Supplied material ->
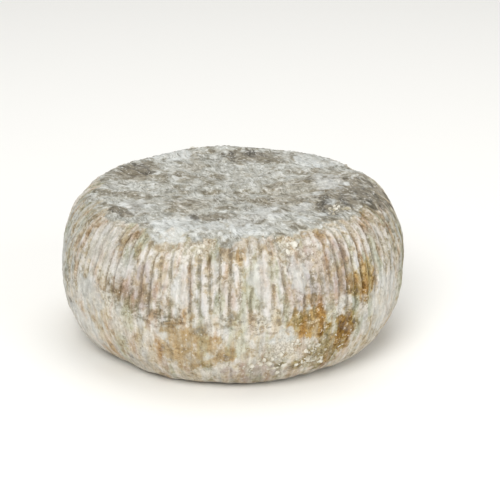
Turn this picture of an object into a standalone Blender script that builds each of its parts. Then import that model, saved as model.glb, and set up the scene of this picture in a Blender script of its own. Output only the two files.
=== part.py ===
# A whole wheel of aged cheese with a ribbed rind, as one solid.
# Metres, +Z up. It stands on its flat base, with the origin at the middle of that base.

import math

import bmesh
import bpy

# Driving dimensions of the wheel
BELLY_RADIUS = 0.105  # widest, over the rib crests
BELLY_HEIGHT = 0.0455  # height of the widest line
HEIGHT = 0.092
BASE_RADIUS = 0.0775  # flat face that it rests on
TOP_RADIUS = 0.0755  # flat upper face
BASE_ROUNDNESS = 2.0  # superellipse power from the base to the belly: 2 is a plain ellipse
TOP_ROUNDNESS = 2.25  # and from the belly to the upper face
RINGS = 6  # steps of the outline on each side of the belly

# The drainage basket's slats leave one rib each
RIB_COUNT = 108
RIB_DEPTH = 0.0009  # crest to groove, where the ribs are deepest
RIB_FADE_LOW = 0.006  # the ribs start here
RIB_FULL_LOW = 0.044
RIB_FULL_HIGH = 0.080
RIB_FADE_HIGH = 0.0915  # and end just under the upper face

RIND_COLOUR = (0.50, 0.46, 0.38, 1.0)
RIND_ROUGHNESS = 0.85


def side_outline():
    """Points (radius, height) from the rim of the base, round the belly, to the rim of the upper face."""
    below, above = [], []
    for step in range(RINGS + 1):
        angle = math.pi / 2 * step / RINGS
        along, across = math.sin(angle), math.cos(angle)
        below.append((
            BASE_RADIUS + (BELLY_RADIUS - BASE_RADIUS) * along ** (2 / BASE_ROUNDNESS),
            BELLY_HEIGHT * (1 - across ** (2 / BASE_ROUNDNESS)),
        ))
        above.append((
            TOP_RADIUS + (BELLY_RADIUS - TOP_RADIUS) * across ** (2 / TOP_ROUNDNESS),
            BELLY_HEIGHT + (HEIGHT - BELLY_HEIGHT) * along ** (2 / TOP_ROUNDNESS),
        ))
    return below + above[1:]


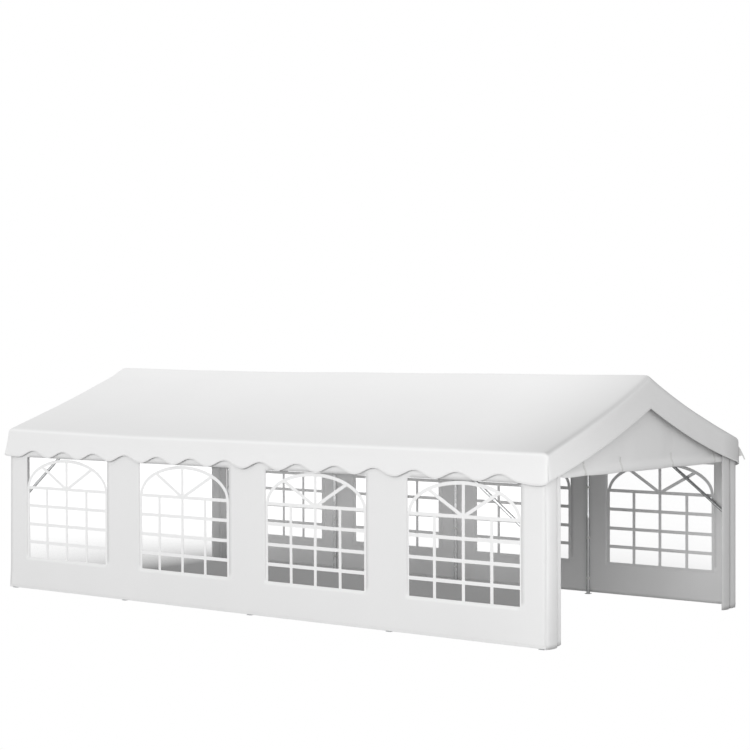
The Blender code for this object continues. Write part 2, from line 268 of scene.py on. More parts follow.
def makeSteelMaterial(name, look):
    # hot galvanising: pale zinc flowers a few millimetres across, duller where handled
    material, tree, shader, place = startMaterial(name)
    flowers = addNode(tree, "ShaderNodeTexVoronoi", Vector=place["Object"], Scale=look["flowers"]).outputs
    cloud = addNode(tree, "ShaderNodeTexNoise", Vector=place["Object"], Scale=look["clouds"], Detail=4.0,
                    Roughness=0.55).outputs["Fac"]
    zinc = mathNode(tree, "MULTIPLY", flowers["Color"], 1.0, clamp=True)
    tone = mixColour(tree, zinc, (*look["dark"], 1.0), (*look["light"], 1.0))
    # painted shade: the colour darkens where the surface turns away from the view, for a dark outline along
    # each tube
    edge = addNode(tree, "ShaderNodeLayerWeight", Blend=0.5)
    turned = spreadNode(tree, edge.outputs["Facing"], *look["edge"], 1.0)
    rough = look["roughness"]
    setInputs(tree, shader,
              Base_Color=mixColour(tree, turned, tone, (*look["grazingShadeColour"], 1.0)),
              Metallic=look["metal"],
              Roughness=spreadNode(tree, cloud, 0.0, 1.0, rough + 0.10, rough - 0.06),
              Normal=bumpNode(tree, flowers["Distance"], 0.10, 0.0004))
    return material


steelLooks = {
    "tubeSteel": {"dark": (0.86, 0.87, 0.88), "light": (0.94, 0.95, 0.96), "roughness": 0.22, "metal": 0.9,
                  "flowers": 110.0, "clouds": 6.0, "edge": (0.24, 0.56), "grazingShadeColour": (0.17, 0.175, 0.18)},
    # the braces' steel is the tube steel made darker: painted shade
    "shadedBraceSteel": {"dark": (0.62, 0.63, 0.64), "light": (0.72, 0.73, 0.74), "roughness": 0.22, "metal": 0.9,
                   "flowers": 110.0, "clouds": 6.0, "edge": (0.18, 0.52), "grazingShadeColour": (0.13, 0.135, 0.14)},
    "fittingSteel": {"dark": (0.48, 0.49, 0.50), "light": (0.66, 0.67, 0.68), "roughness": 0.36,
                     "metal": 1.0, "flowers": 160.0, "clouds": 18.0, "edge": (0.45, 0.9),
                     "grazingShadeColour": (0.22, 0.225, 0.23)},
    "plateSteel": {"dark": (0.36, 0.37, 0.38), "light": (0.48, 0.49, 0.50), "roughness": 0.50, "metal": 0.35,
                   "flowers": 140.0, "clouds": 12.0, "edge": (0.88, 1.0), "grazingShadeColour": (0.34, 0.345, 0.35)},
}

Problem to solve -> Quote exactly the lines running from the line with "The Blender code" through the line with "return material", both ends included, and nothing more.

Response ->
The Blender code for this object continues. Write part 2, from line 268 of scene.py on. More parts follow.
def makeSteelMaterial(name, look):
    # hot galvanising: pale zinc flowers a few millimetres across, duller where handled
    material, tree, shader, place = startMaterial(name)
    flowers = addNode(tree, "ShaderNodeTexVoronoi", Vector=place["Object"], Scale=look["flowers"]).outputs
    cloud = addNode(tree, "ShaderNodeTexNoise", Vector=place["Object"], Scale=look["clouds"], Detail=4.0,
                    Roughness=0.55).outputs["Fac"]
    zinc = mathNode(tree, "MULTIPLY", flowers["Color"], 1.0, clamp=True)
    tone = mixColour(tree, zinc, (*look["dark"], 1.0), (*look["light"], 1.0))
    # painted shade: the colour darkens where the surface turns away from the view, for a dark outline along
    # each tube
    edge = addNode(tree, "ShaderNodeLayerWeight", Blend=0.5)
    turned = spreadNode(tree, edge.outputs["Facing"], *look["edge"], 1.0)
    rough = look["roughness"]
    setInputs(tree, shader,
              Base_Color=mixColour(tree, turned, tone, (*look["grazingShadeColour"], 1.0)),
              Metallic=look["metal"],
              Roughness=spreadNode(tree, cloud, 0.0, 1.0, rough + 0.10, rough - 0.06),
              Normal=bumpNode(tree, flowers["Distance"], 0.10, 0.0004))
    return material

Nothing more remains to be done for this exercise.